New York: New “Farm to School” program builds both food and learning pyramids

Haldane students are in for a treat next week when their Thursday (Sept. 30) lunch selection includes a truly fresh-from-the-fields “Farmer’s Choice” vegetable course of roasted butternut squash with maple syrup puree, prepared from a recipe by a local professional chef.  This savory and nutritious addition to the usual school lunch menu is the first of what will be a year-long, once a month initiative to take advantage of the bountiful produce of the Hudson Valley. The program will not only serve farm-fresh food to the students, but will complement it with side courses of classroom nutrition education, recipe collecting, visits from farmers, and, most importantly, planting, cultivating and harvesting in Haldane’s new children’s garden. By this time next year, the monthly selection may well be something that the students have grown themselves.
This new program is specific to Haldane, but it is part of a national network called “Farm to School,” which, according to their literature, “enables every child to have access to nutritious food while simultaneously benefiting communities and local farmers.”

Pennsylvania: Better school lunches

Congress soon will vote on child nutrition legislation that could significantly improve school lunches.
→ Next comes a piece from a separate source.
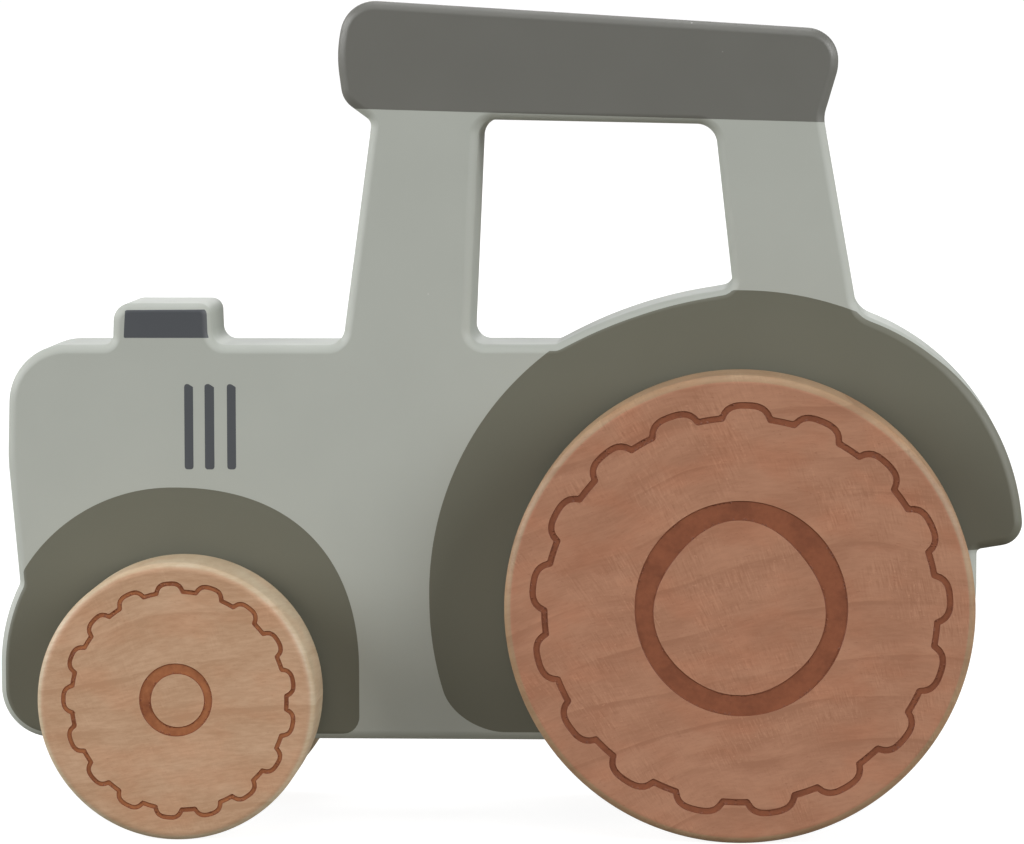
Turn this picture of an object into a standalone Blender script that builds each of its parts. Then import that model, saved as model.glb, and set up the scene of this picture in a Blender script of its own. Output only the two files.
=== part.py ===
"""Wooden push-along tractor: a slab body with a grip window, two dowel axles and four solid wheels.

Metres, +Z up. The nose points along -X and the axles run along Y. The origin is on the ground,
under the middle of the tractor's length and of its width.
"""

import math

import bmesh
import bpy
from mathutils import Matrix, Vector

MM = 0.001
NAME = "wooden_tractor"

SHARP_EDGE = math.radians(35)    # faces that meet at more than this are not shaded smooth
WELD_DISTANCE = 0.01 * MM

# Fits between the pieces
GLUE_GAP = 0.3 * MM
RUNNING_GAP = 0.5 * MM
SIDE_PLAY = 1.5 * MM

# Body slab
BODY_THICKNESS = 20.0 * MM
BODY_EDGE_RADIUS = 1.4 * MM
BODY_EDGE_STEPS = 3
ARC_STEP = math.radians(15)
CHORD = 4.0                  # longest straight piece of an arc, in millimetres

# Axle dowels
AXLE_RADIUS = 4.0 * MM
AXLE_CHAMFER = 0.5 * MM
AXLE_DEPTH_IN_WHEEL = 9.0 * MM
AXLE_SIDES = 24

# Wheels
WHEEL_THICKNESS = 15.0 * MM
WHEEL_EDGE_RADIUS = 1.4 * MM
WHEEL_EDGE_STEPS = 3
GROOVE_DEPTH = 0.35 * MM
TREAD_LOBES = 17
TREAD_POINTS_PER_LOBE = 6
TREAD_LOBE_SHARE = 0.64      # part of the pitch that a lobe takes up
TREAD_LOBE_POWERS = (2.5, 0.6)   # flattens the lobe's top and rounds its shoulders

FRONT = {
    "x": -50.3 * MM,
    "radius": 21.5 * MM,
    "steps": 40,
    "ring": (4.1 * MM, 5.6 * MM),
    "tread": (17.0 * MM, 18.4 * MM),
    "tread_width": 0.7 * MM,
    "tread_turn": math.radians(9.9),
}
REAR = {
    "x": 36.3 * MM,
    "radius": 36.0 * MM,
    "steps": 56,
    "ring": (13.0 * MM, 16.3 * MM),
    "tread": (29.5 * MM, 31.4 * MM),
    "tread_width": 1.0 * MM,
    "tread_turn": math.radians(3.7),
}

# Corners of the slab's side view, in millimetres: (x, z, radius of the rounding)
BODY_CORNERS = [
    (-80.0, 13.5, 8.0),      # under the front fender
    (-80.0, 31.4, 28.4),     # front fender, round the front wheel
    (-76.9, 37.9, 1.5),      # notch above the fender
    (-78.6, 57.5, 30.0),     # grille
    (-78.1, 75.5, 9.2),      # nose
    (-61.9, 75.5, 1.5),      # foot of the exhaust
    (-61.7, 82.0, 2.8),
    (-46.5, 82.0, 1.8),
    (-46.3, 75.5, 2.2),
    (-25.8, 75.5, 2.6),      # foot of the front pillar
    (-21.1, 110.3, 1.5),
    (-25.6, 113.6, 4.0),     # front end of the roof
    (-26.6, 121.0, 20.0),
    (-24.9, 129.3, 5.5),
    (51.5, 124.4, 5.0),      # rear end of the roof
    (51.3, 118.3, 6.0),
    (49.1, 110.9, 5.0),
    (54.4, 80.6, 4.0),       # foot of the rear pillar
    (77.8, 71.15, 36.8),     # rear fender
    (80.35, 44.9, 3.6),      # tip of the rear fender
    (73.0, 43.7, 0.8),
    (73.0, 13.5, 25.0),      # behind the rear wheel
]
WINDOW_CORNERS = [
    (-6.0, 75.6, 2.4),
    (7.6, 75.6, 1.2),
    (19.7, 81.8, 70.0),      # follows the rear fender
    (35.1, 84.4, 1.8),
    (32.3, 109.8, 3.2),
    (-4.4, 110.6, 2.6),
]

PAINT_GREEN = (0.352, 0.381, 0.343)
MAPLE = (0.445, 0.262, 0.156)
STAINED_MAPLE = (0.361, 0.181, 0.112)
BEECH = (0.520, 0.340, 0.200)


def clear_scene():
    for obj in list(bpy.data.objects):
        bpy.data.objects.remove(obj, do_unlink=True)


def new_collection(name):
    collection = bpy.data.collections.new(name)
    bpy.context.scene.collection.children.link(collection)
    return collection


def new_material(name, colour, roughness):
    material = bpy.data.materials.new(name)
    material.use_nodes = True
    shader = material.node_tree.nodes["Principled BSDF"]
    shader.inputs["Base Color"].default_value = (*colour, 1.0)
    shader.inputs["Roughness"].default_value = roughness
    shader.inputs["Metallic"].default_value = 0.0
    material.diffuse_color = (*colour, 1.0)
    return material


def move_to(obj, collection):
    for old in list(obj.users_collection):
        old.objects.unlink(obj)
    collection.objects.link(obj)


def corner_arc(before, corner, after, radius):
    """Points of the arc that rounds one corner and touches both of its sides."""
    back = (before - corner).normalized()
    ahead = (after - corner).normalized()
    half_angle = back.angle(ahead) / 2
    reach = radius / math.tan(half_angle)
    centre = corner + (back + ahead).normalized() * (radius / math.sin(half_angle))
    start = corner + back * reach - centre
    end = corner + ahead * reach - centre
    sweep = math.copysign(math.pi - 2 * half_angle, start.cross(end))
    steps = max(2, math.ceil(abs(sweep) / ARC_STEP), math.ceil(abs(sweep) * radius / CHORD))
    return [centre + Matrix.Rotation(sweep * i / steps, 2) @ start for i in range(steps + 1)]


def rounded_outline(corners):
    """Closed outline in metres from corners in millimetres."""
    outline = []
    for index, (x, z, radius) in enumerate(corners):
        before = Vector(corners[index - 1][:2])
        after = Vector(corners[(index + 1) % len(corners)][:2])
        outline += corner_arc(before, Vector((x, z)), after, radius)
    return [point * MM for point in outline]


def flat_solid(name, outlines, thickness, edge_radius=0.0, edge_steps=1):
    """Mesh object from closed outlines in its local XY plane, with optional rounded edges."""
    curve = bpy.data.curves.new(name, "CURVE")
    curve.dimensions = "2D"
    curve.fill_mode = "BOTH"
    curve.extrude = thickness / 2 - edge_radius
    curve.bevel_depth = edge_radius
    curve.bevel_resolution = edge_steps - 1
    curve.offset = -edge_radius
    for outline in outlines:
        spline = curve.splines.new("POLY")
        spline.points.add(len(outline) - 1)
        for point, (x, y) in zip(spline.points, outline):
            point.co = (x, y, 0.0, 1.0)
        spline.use_cyclic_u = True
    flat = bpy.data.objects.new(name + "_outline", curve)
    bpy.context.scene.collection.objects.link(flat)
    depsgraph = bpy.context.evaluated_depsgraph_get()
    mesh = bpy.data.meshes.new_from_object(flat.evaluated_get(depsgraph))
    weld(mesh)
    solid = bpy.data.objects.new(name, mesh)
    solid.matrix_world = flat.matrix_world
    bpy.data.objects.remove(flat)
    bpy.data.curves.remove(curve)
    return solid


def weld(mesh):
    work = bmesh.new()
    work.from_mesh(mesh)
    bmesh.ops.remove_doubles(work, verts=work.verts, dist=WELD_DISTANCE)
    bmesh.ops.recalc_face_normals(work, faces=work.faces)
    work.to_mesh(mesh)
    work.free()


def finish_shading(obj, material):
    obj.data.materials.clear()
    obj.data.materials.append(material)
    obj.data.shade_smooth()
    obj.data.set_sharp_from_angle(angle=SHARP_EDGE)


def add_cylinder(name, radius, length, sides, location):
    """Cylinder along Y."""
    bpy.ops.mesh.primitive_cylinder_add(vertices=sides, radius=radius, depth=length,
                                        location=location, rotation=(math.radians(90), 0, 0))
    cylinder = bpy.context.active_object
    cylinder.name = name
    return cylinder


def cut(obj, cutter, cutters):
    move_to(cutter, cutters)
    cutter.hide_render = True
    cutter.display_type = "WIRE"
    boolean = obj.modifiers.new("cut_" + cutter.name, "BOOLEAN")
    boolean.operation = "DIFFERENCE"
    boolean.solver = "EXACT"
    boolean.object = cutter


def axle_centre(axle):
    """The wheels stand on the ground, so an axle is as high as its wheels' radius."""
    return Vector((axle["x"], 0.0, axle["radius"]))


def build_body(parts, cutters):
    """Slab with the grip window and two axle holes."""
    outlines = [rounded_outline(BODY_CORNERS), rounded_outline(WINDOW_CORNERS)]
    body = flat_solid("body", outlines, BODY_THICKNESS, BODY_EDGE_RADIUS, BODY_EDGE_STEPS)
    body.rotation_euler = (math.radians(90), 0, 0)
    parts.objects.link(body)
    for name, axle in (("front", FRONT), ("rear", REAR)):
        hole = add_cylinder(name + "_axle_hole", AXLE_RADIUS + RUNNING_GAP, 2 * BODY_THICKNESS,
                            AXLE_SIDES, axle_centre(axle))
        cut(body, hole, cutters)
    finish_shading(body, new_material("green_paint", PAINT_GREEN, 0.35))


def build_axle(name, axle, parent, parts):
    """Dowel through the body, with its ends in the wheels' blind bores."""
    length = BODY_THICKNESS + 2 * SIDE_PLAY + 2 * AXLE_DEPTH_IN_WHEEL
    dowel = add_cylinder(name, AXLE_RADIUS, length, AXLE_SIDES, (0, 0, 0))
    dowel.parent = parent
    chamfer = dowel.modifiers.new("chamfer", "BEVEL")
    chamfer.width = AXLE_CHAMFER
    chamfer.segments = 1
    chamfer.angle_limit = math.radians(60)
    move_to(dowel, parts)
    finish_shading(dowel, new_material(name + "_beech", BEECH, 0.6))


def quarter_arc(radius, height, direction):
    """Quarter circle of a wheel's rim, from its outer face (1) or towards its inner face (-1)."""
    centre_r = radius - WHEEL_EDGE_RADIUS
    centre_z = direction * (height - WHEEL_EDGE_RADIUS)
    points = []
    for i in range(WHEEL_EDGE_STEPS + 1):
        angle = math.radians(90) * i / WHEEL_EDGE_STEPS
        points.append((centre_r + WHEEL_EDGE_RADIUS * math.sin(angle),
                       centre_z + direction * WHEEL_EDGE_RADIUS * math.cos(angle)))
    return points if direction > 0 else points[::-1]


def wheel_profile(axle):
    """Half section from the middle of the outer face, down the rim, to the end of the blind bore."""
    half = WHEEL_THICKNESS / 2
    ring_inner, ring_outer = axle["ring"]
    bore = AXLE_RADIUS + GLUE_GAP
    bore_end = -half + AXLE_DEPTH_IN_WHEEL + GLUE_GAP
    floor = half - GROOVE_DEPTH
    profile = [(0.0, half), (ring_inner, half), (ring_inner, floor), (ring_outer, floor), (ring_outer, half)]
    profile += quarter_arc(axle["radius"], half, 1)
    profile += quarter_arc(axle["radius"], half, -1)
    profile += [(bore, -half), (bore, bore_end), (0.0, bore_end)]
    return profile


def tread_radius(axle, phase):
    """Radius of the engraved line: wide rounded lobes with short flat notches between them."""
    notch, lobe = axle["tread"]
    across = abs((phase % 1.0) - 0.5) * 2 / TREAD_LOBE_SHARE
    flatten, shoulder = TREAD_LOBE_POWERS
    height = (1 - across ** flatten) ** shoulder if across < 1 else 0.0
    return notch + (lobe - notch) * height


def tread_outline(axle, side_offset):
    """One edge of the engraved line, offset in or out from its middle."""
    points = []
    total = TREAD_LOBES * TREAD_POINTS_PER_LOBE
    for i in range(total):
        angle = axle["tread_turn"] + math.tau * i / total
        phase = i / TREAD_POINTS_PER_LOBE + 0.5
        radius = tread_radius(axle, phase) + side_offset
        points.append(Vector((radius * math.cos(angle), radius * math.sin(angle))))
    return points


def build_wheel(name, axle, side, parent, parts, cutters, material):
    """Turned wheel; side is -1 on the left (-Y) and 1 on the right, where the outer face points."""
    half_width = axle["tread_width"] / 2
    mesh = bpy.data.meshes.new(name)
    profile = wheel_profile(axle)
    edges = [(i, i + 1) for i in range(len(profile) - 1)]
    mesh.from_pydata([(r, 0.0, z) for r, z in profile], edges, [])
    wheel = bpy.data.objects.new(name, mesh)
    parts.objects.link(wheel)
    wheel.parent = parent
    middle = BODY_THICKNESS / 2 + SIDE_PLAY + WHEEL_THICKNESS / 2
    wheel.location = (0, side * middle, 0)
    wheel.rotation_euler = (math.radians(-90 * side), 0, 0)

    screw = wheel.modifiers.new("turn", "SCREW")
    screw.steps = axle["steps"]
    screw.render_steps = axle["steps"]
    screw.use_merge_vertices = True
    screw.merge_threshold = WELD_DISTANCE

    outlines = [tread_outline(axle, half_width), tread_outline(axle, -half_width)]
    groove = flat_solid(name + "_tread_groove", outlines, 2 * GROOVE_DEPTH)
    cutters.objects.link(groove)
    groove.parent = wheel
    groove.location = (0, 0, WHEEL_THICKNESS / 2)
    cut(wheel, groove, cutters)
    finish_shading(wheel, material)


def build_wheelset(end, axle, wood, parts, cutters):
    """An axle and its two wheels turn as one, about the empty at the axle's middle."""
    pivot = bpy.data.objects.new(end + "_wheelset", None)
    pivot.empty_display_size = 0.01
    pivot.location = axle_centre(axle)
    parts.objects.link(pivot)
    build_axle(end + "_axle", axle, pivot, parts)
    for side_name, side in (("left", -1), ("right", 1)):
        name = f"{end}_{side_name}_wheel"
        material = new_material(name + "_wood", wood, 0.5)
        build_wheel(name, axle, side, pivot, parts, cutters, material)


def main():
    clear_scene()
    parts = new_collection(NAME)
    cutters = new_collection(NAME + "_cutters")
    build_body(parts, cutters)
    build_wheelset("front", FRONT, MAPLE, parts, cutters)
    build_wheelset("rear", REAR, STAINED_MAPLE, parts, cutters)


main()
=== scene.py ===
"""Looks of the wooden push-along tractor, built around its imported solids.

A painted slab body with printed fenders, roof, exhaust and vents, four turned wheels with burnt-in
lines, and two dowel axles. The nose points along -X, the axles run along Y, and the left side (-Y)
faces the camera. Shapes are worked out in millimetres and written to meshes in metres.
"""

import math

import bmesh
import bpy
import numpy as np
from mathutils import Matrix, Vector
from mathutils.geometry import delaunay_2d_cdt


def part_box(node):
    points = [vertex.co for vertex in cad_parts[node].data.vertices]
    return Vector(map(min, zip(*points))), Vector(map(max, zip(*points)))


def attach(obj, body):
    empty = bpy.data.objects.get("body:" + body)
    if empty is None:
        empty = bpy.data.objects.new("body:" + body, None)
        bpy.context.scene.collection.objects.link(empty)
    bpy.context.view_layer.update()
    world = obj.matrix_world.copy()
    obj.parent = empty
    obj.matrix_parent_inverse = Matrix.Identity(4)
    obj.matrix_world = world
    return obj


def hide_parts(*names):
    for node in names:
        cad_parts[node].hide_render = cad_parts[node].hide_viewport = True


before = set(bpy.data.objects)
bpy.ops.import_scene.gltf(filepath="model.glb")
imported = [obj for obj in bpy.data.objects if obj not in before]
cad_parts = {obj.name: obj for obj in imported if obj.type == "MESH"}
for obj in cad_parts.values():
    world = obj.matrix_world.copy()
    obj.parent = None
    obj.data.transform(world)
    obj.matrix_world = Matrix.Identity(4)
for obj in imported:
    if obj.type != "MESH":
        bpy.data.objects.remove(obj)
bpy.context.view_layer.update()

MM = 0.001
ON_LINE = 1e-4               # a vertex this near a cutting line, in mm, counts as on it
ON_FACE = 0.01               # a point this near a wheel's outer face, in mm, counts as on it
HALVINGS = 9                 # how often an edge is halved to find where a cutting line crosses it
SLIVER = 1e-3                # smaller triangles, in square mm, lie on an outline and are dropped
SAME_POINT = 1e-7            # points this near each other, in mm, are one in a triangulation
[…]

As a dietitian, I am extremely concerned because I heard that the House version of the new Child Nutrition Act may be rejected for a much weaker, stripped-down Senate version.

Unlike the Senate bill, the House bill — the Improving Nutrition for America’s Children Act, H.R. 5504 — gives schools the resources necessary to provide all children with healthy options. It includes an innovative pilot program to introduce more plant-based foods and provides more funding for farm-to-school programs. It extends nutrition standards to all food sold in schools and provides vital funding for nutrition education.

The House bill also goes much further toward providing low-income children with access to nutritious meals for breakfast, after school, on weekends and during the summer.